I like to do this on a chapter by chapter basis, take the first chapter, look at everyone’s comments, and process them all on the chapter. “Processing” means reading each comment, and deciding what to do about it. Each comment is a perspective from the reviewer, some might indicate a suggested change, perhaps an expression that something isn’t clear, perhaps an error in the code. Often I don’t do anything in reaction to the comment, I might disagree with someone’s suggestion, perhaps because I feel it’s out of scope for the book. Michael (who has reviewed previous books for me) feeds me lots of good suggestions for additional material that would take years to follow up on, so I have to let most of those go by. But I don’t mind because sometimes those suggestions are things that really need to be there, and I’m glad I had someone prod me to include them.

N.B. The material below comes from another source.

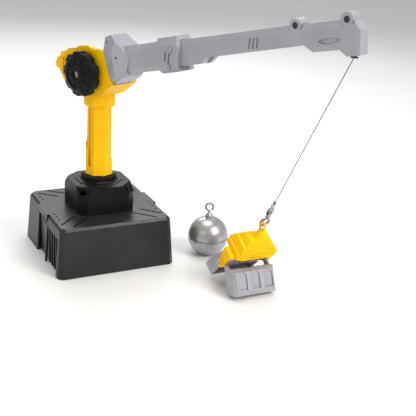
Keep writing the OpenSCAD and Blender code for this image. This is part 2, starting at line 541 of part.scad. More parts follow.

Errors are the obvious things to fix, and I’m regularly astonished when reviewers find subtle code errors. I avoid many of those by my automated code import system, but there are holes in the auto-import, and they’ve already saved me some embarrassing mistakes. Michael is particularly good at this, he must have installed several compilers into his wetware, which is one reason why I find him such a good reviewer. William Chargin is challenging him however, so I feel doubly blessed.
Clarifications are often the hardest to figure out. Sometimes a reviewer just says “I don’t understand this”, sometimes it’s more indirect - they suggest something that implies they didn’t understand what I was saying. Dealing with these is hard because I then have to judge whether it’s just a one-off thing, or something deeper. People will always have difficulties with bits of a book, trying to fix every individual difficulty would be cure worse than the disease - the book would have to be much bigger, and the prose would get so stilted that it would be tedious to read. It helps when more than one reviewer has the same difficulty, then I can be confident it’s something I need to fix. An example of this was the way I laid out nested functions in the opening example confused three of the panel, so I knew I had to try a different approach.
I always rather enjoy working through review comments. It’s good to get some feedback on whether what I’m doing is making sense. This stage is particularly good as it forces me to step back too. For nearly two years I’ve been down in the details, cranking chapter by chapter. Now I can look at the material as a whole, yet still dive down to sort out important details.